Why I need a face 2 face writing group.

If you live in the state of Utah, you are in luck…there is plenty of support for both the new and the experienced writer alike. Joining a group that is especially for writers can be a very helpful thing. Not only do you get support, but you can network and learn new things from others in the field.

Upon leaving WIFYR last June, I was all excited to write AND to help create an online writing group that included all the friends I’d made during that fun week. BUT here I am 3 months later, and I have NOT helped with the writing group that the kind and talented Jared organized. I have to ask myself WHY NOT.

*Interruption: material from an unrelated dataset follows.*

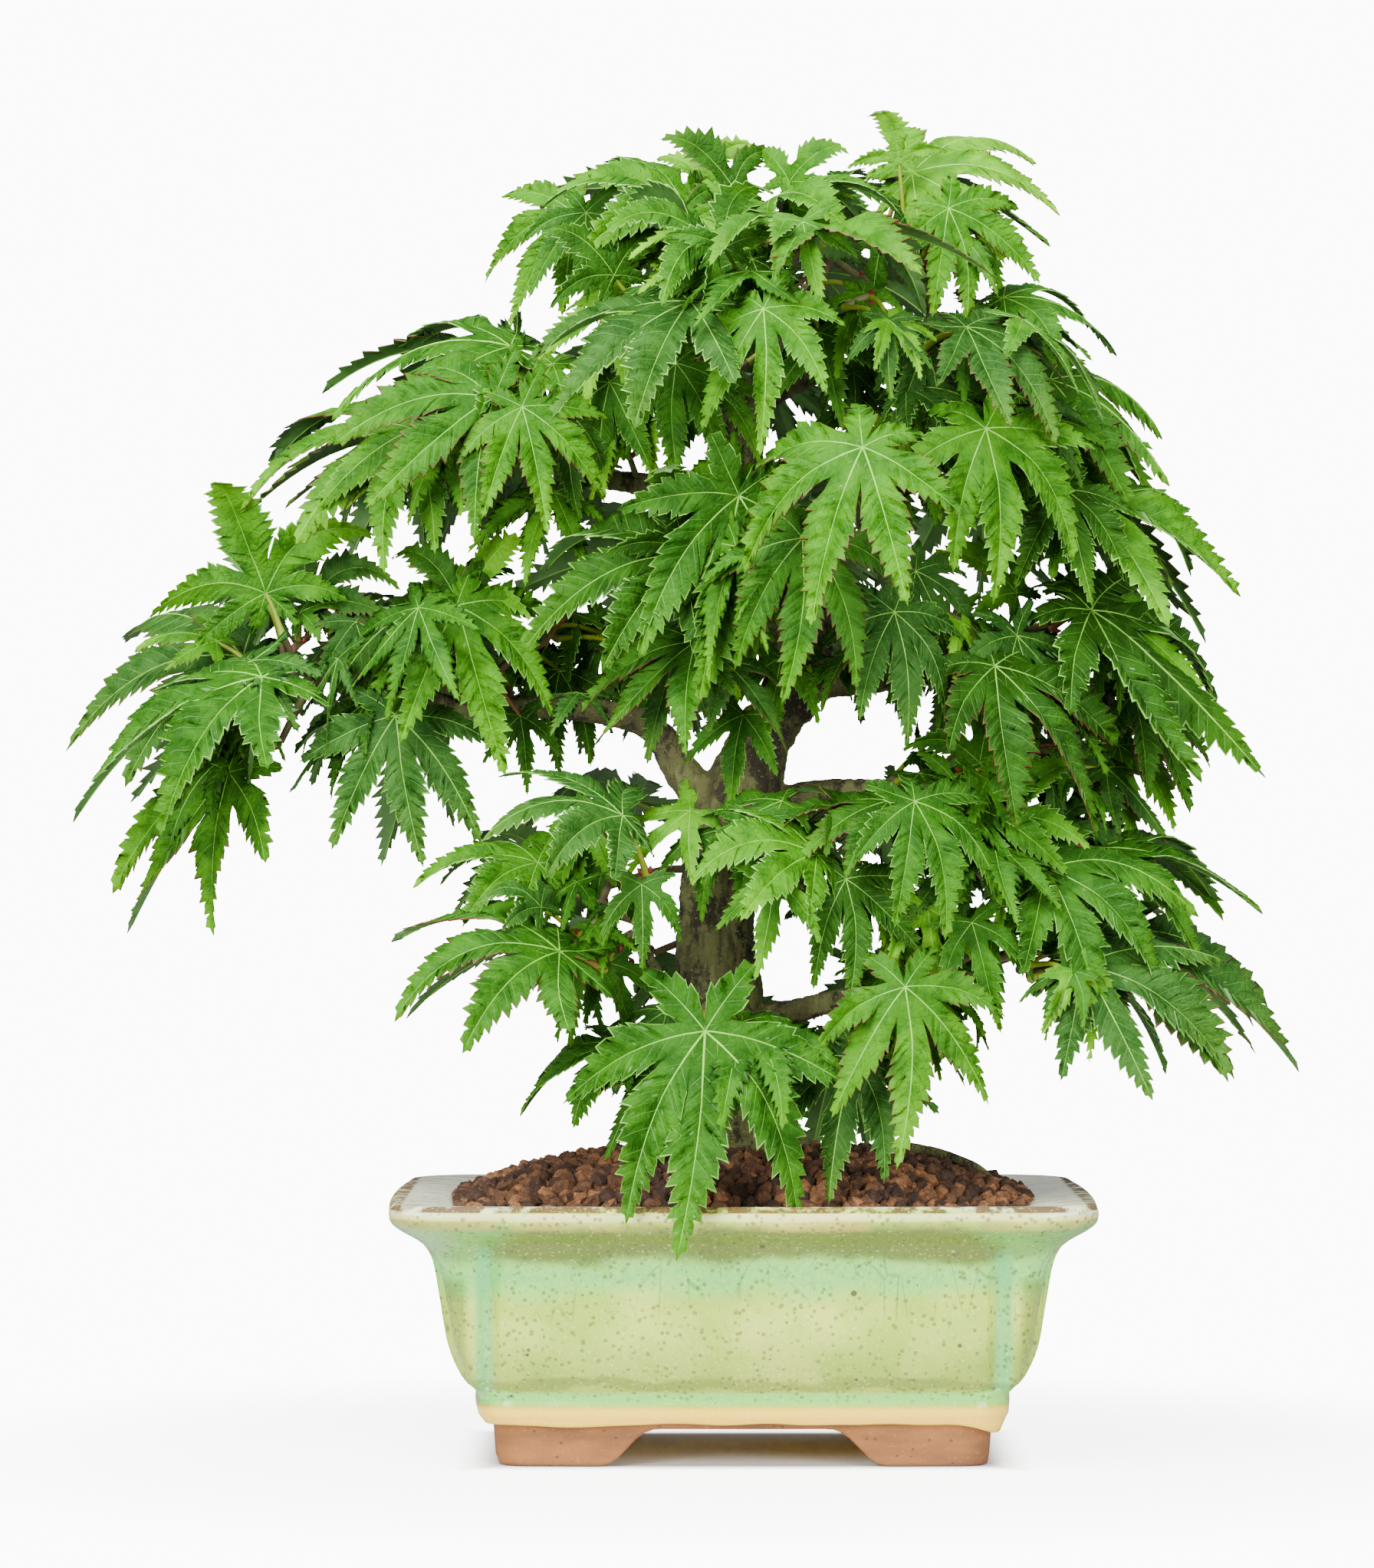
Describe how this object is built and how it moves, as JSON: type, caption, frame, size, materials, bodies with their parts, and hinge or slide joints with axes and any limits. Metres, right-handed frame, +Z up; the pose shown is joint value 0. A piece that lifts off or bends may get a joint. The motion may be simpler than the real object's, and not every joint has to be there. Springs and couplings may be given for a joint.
{
  "type": "japanese maple bonsai",
  "caption": "Small bonsai tree with a bent trunk, drooping palmate leaves in layered masses, and a glazed rectangular pot with arched feet.",
  "frame": {"origin": "middle of the whole plant's underside, at the level that the pot's feet stand on", "axes": "+Z up; -Y is the side the tree is shown from; +X is to the right seen from there"},
  "size_m": [0.267, 0.1578, 0.2834],
  "materials": {
    "glazed_stoneware": "celadon glaze, glossy and opaque, over a bare red-brown clay foot",
    "clay_granules": "dull baked clay grains",
    "bark": "rough grey-olive bark",
    "leaf": "soft satin green leaf"
  },
  "bodies": {
    "root": {"pot": "glazed_stoneware", "soil": "clay_granules", "trunk": "bark", "bough_left": "bark", "bough_left_fork": "bark", "bough_right_low": "bark", "bough_lower_left": "bark", "bough_lower_right": "bark", "bough_upper_left": "bark", "bough_upper_right": "bark", "bough_right_upper": "bark", "bough_right_middle": "bark", "bough_front": "bark", "bough_back_low": "bark", "bough_back_middle": "bark", "bough_back_top": "bark", "pruned_stub": "bark", "surface_root": "bark", "foliage_left_tip": "leaf", "foliage_left_inner": "leaf", "foliage_upper_left": "leaf", "foliage_top_left": "leaf", "foliage_top_front": "leaf", "foliage_top_right": "leaf", "foliage_right_upper": "leaf", "foliage_right_middle": "leaf", "foliage_right_low": "leaf", "foliage_front": "leaf", "foliage_heart": "leaf", "foliage_lower_left": "leaf", "foliage_low_front": "leaf", "foliage_waist": "leaf", "foliage_lower_right": "leaf", "foliage_back_low": "leaf", "foliage_back_middle": "leaf", "foliage_back_top": "leaf"}
  },
  "joints": []
}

It’s not that I don’t want to be part of a writing group because I really do, but I realized I want to meet face 2 face, NOT computer 2 computer. Even though it means adding one more meeting to my busy life, traveling to who-knows-where through wind, rain, snow, sleet and occasional sunshine or moonlight. That didn’t appeal to me in June, but it does now.

So these are the reasons an online group doesn’t fit the bill for me:

  • I need DEADLINES – not just write-and-submit due dates, but show-up with-manuscript-in-hand-and-face-your-peers kind of cut-offs.
  • I need to HEAR someone besides MY inner or outer voice read my writing to see if it sounds as good or bad as it does in my mind.
  • I need feedback THAT VERY MINUTE, not when an online buddy can get around to looking it over, because if they are as pathetic as I am, they will NEVER get to it.
  • I need living, breathing bodies to interact with because I spend enough time staring at a screen, and as much as I love listening to i Tunes or Pandora, I crave the energy of human beings. I like to see their faces, not just their Gravatars.
  • I need people to laugh at my craziness, to encourage me when I miss the mark, and to share ideas that are better than what I glean from Me, Myself, and I.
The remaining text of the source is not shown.